In one instance, he forced a female victim to work as a prostitute to pay off her debts, authorities said.
“As alleged, through fear, violence, and coercion, Ray forced one female victim to engage in commercial sex acts to pay damages to Ray that she did not actually owe,” prosecutors said in a press release announcing the charges. “Beginning when she was just a college student, Ray sexually groomed this victim, and collected sexually explicit photographs and other personal information which he then used to coerce her into continued commercial sex acts.”
Ray is accused of using tactics such as sleep deprivation, sexual humiliation, verbal abuse, physical violence and threats of criminal action as he isolated the victims from their families and exploited their mental health, authorities said.

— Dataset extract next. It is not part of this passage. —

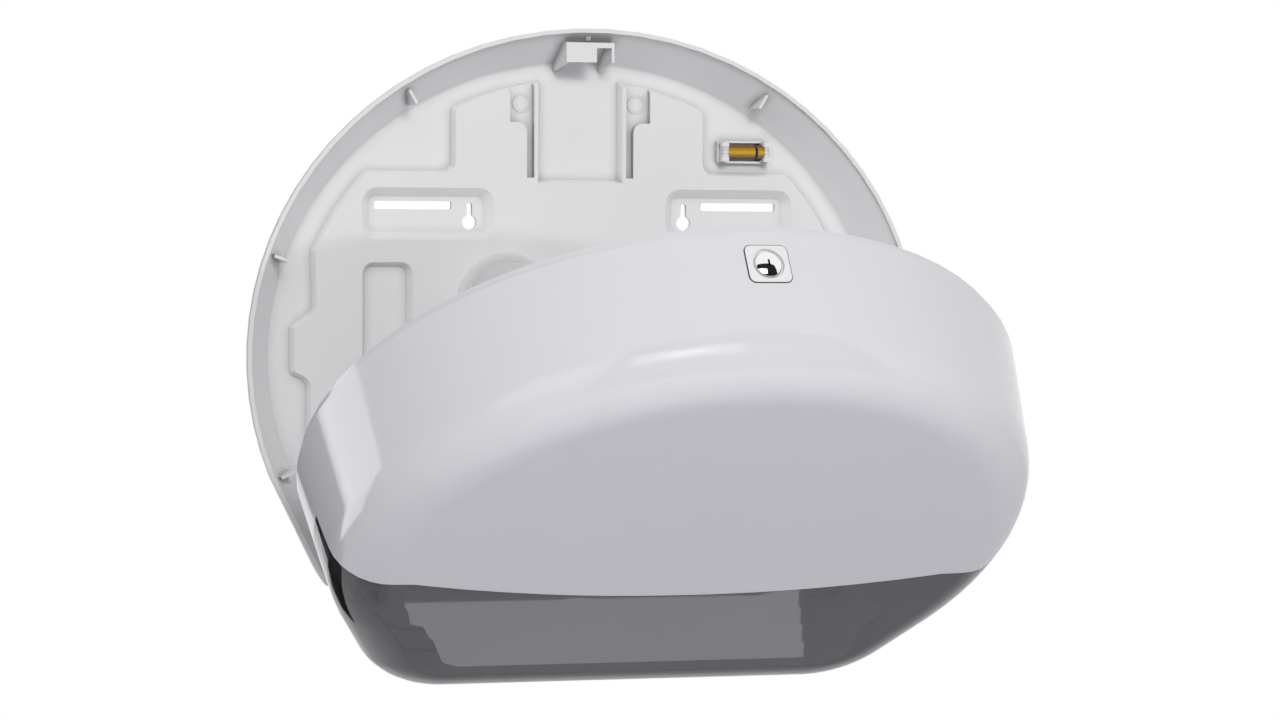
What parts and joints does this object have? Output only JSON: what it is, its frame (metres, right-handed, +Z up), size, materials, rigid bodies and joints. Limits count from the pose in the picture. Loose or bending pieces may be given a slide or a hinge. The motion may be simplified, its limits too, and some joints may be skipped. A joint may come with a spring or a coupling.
{
  "type": "jumbo roll toilet paper dispenser",
  "caption": "Round wall dispenser for a jumbo roll: dished back plate with spindles, bubble level and catch, and a hinged bowed cover with smoked window, toothed exit and key lock.",
  "frame": {"origin": "the rear face of the back plate's middle channel, in the plane of the wall, 140 mm above the centre of the round body", "axes": "+X to the right seen from the front, +Y into the wall, +Z up"},
  "size_m": [0.4366, 0.3432, 0.393],
  "materials": {
    "plate_white": "satin moulded",
    "cover_white": "gloss",
    "frame_white": "satin",
    "smoke_plastic": "clear smoked gloss",
    "spindle_white": "satin",
    "lock_white": "satin gloss",
    "chrome": "polished",
    "zinc_steel": "zinc plated",
    "clear_plastic": "clear gloss",
    "amber_liquid": "clear liquid",
    "black_marking": "matt",
    "pin_nylon": "matt"
  },
  "bodies": {
    "plate": {"back_plate": "plate_white", "main_spindle": "spindle_white", "main_spindle_screw": "zinc_steel", "stub_spindle": "spindle_white", "stub_spindle_screw": "zinc_steel", "level_vial": "clear_plastic", "level_ring": "black_marking", "level_liquid": "amber_liquid", "level_end_cap": "lock_white", "hinge_pin_left": "pin_nylon", "hinge_pin_right": "pin_nylon"},
    "cover": {"cover_shell": "cover_white", "cover_window": "smoke_plastic", "exit_frame": "frame_white", "frame_screw_1": "zinc_steel", "frame_screw_2": "zinc_steel", "frame_screw_3": "zinc_steel", "frame_screw_4": "zinc_steel", "lock_housing": "lock_white", "lock_backing_disc": "zinc_steel", "lock_nut": "zinc_steel"},
    "lock": {"lock_barrel": "chrome", "lock_cam": "zinc_steel", "cam_screw": "zinc_steel"}
  },
  "joints": [
    {"name": "cover_hinge", "type": "hinge", "parent": "plate", "child": "cover", "pos_m": [0, -0.049, -0.273], "axis": [1, 0, 0], "range_deg": [-53.7, 0]},
    {"name": "lock_turn", "type": "hinge", "parent": "cover", "child": "lock", "pos_m": [0, -0.31787, -0.08207], "axis": [0, -0.8669, 0.4985], "range_deg": [0, 30]}
  ]
}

The investigation into Ray’s alleged behaviors began after an article detailing the disturbing details of the alleged abuse was published in New York Magazine.
Ray moved into his daughter’s on-campus housing in 2010 after he had been released from prison and needed a place to stay. He later moved to an Upper East Side apartment, where the manipulation of the students continued, authorities said.
In a letter released Wednesday to the Sarah Lawrence College community, school president Cristle Collins Judd said school officials “didn’t know” Ray was living in his daughter’s student housing townhouse.
“From the indictment, it appears that for some part of the fall semester in 2010, this parent stayed in his daughter’s on-campus apartment, in a clear violation of the College’s written policy on-campus visits,” she said, according to WCBS. “The question, How could the College not know this?, has been asked by many, including myself … What we do know is that no reports about this parent’s presence on campus during that semester, formal or informal, were lodged by students sharing that small living space, by their student neighbors, or by anyone else.”
She went on to say that many of the accusations against Ray occurred after he had moved out of the on-campus housing.
“The acts charged in the indictment allegedly started in 2011 – after Ray had stayed with his daughter; they spanned nearly a decade and are not alleged to have taken place on the Sarah Lawrence campus,” she said.
Judd wrote that it did not make the acts any “less horrific, nor the heartache for the victims of those misdeeds any less deep,” according to The New York Post.
Ray’s next hearing has been scheduled for Feb. 26.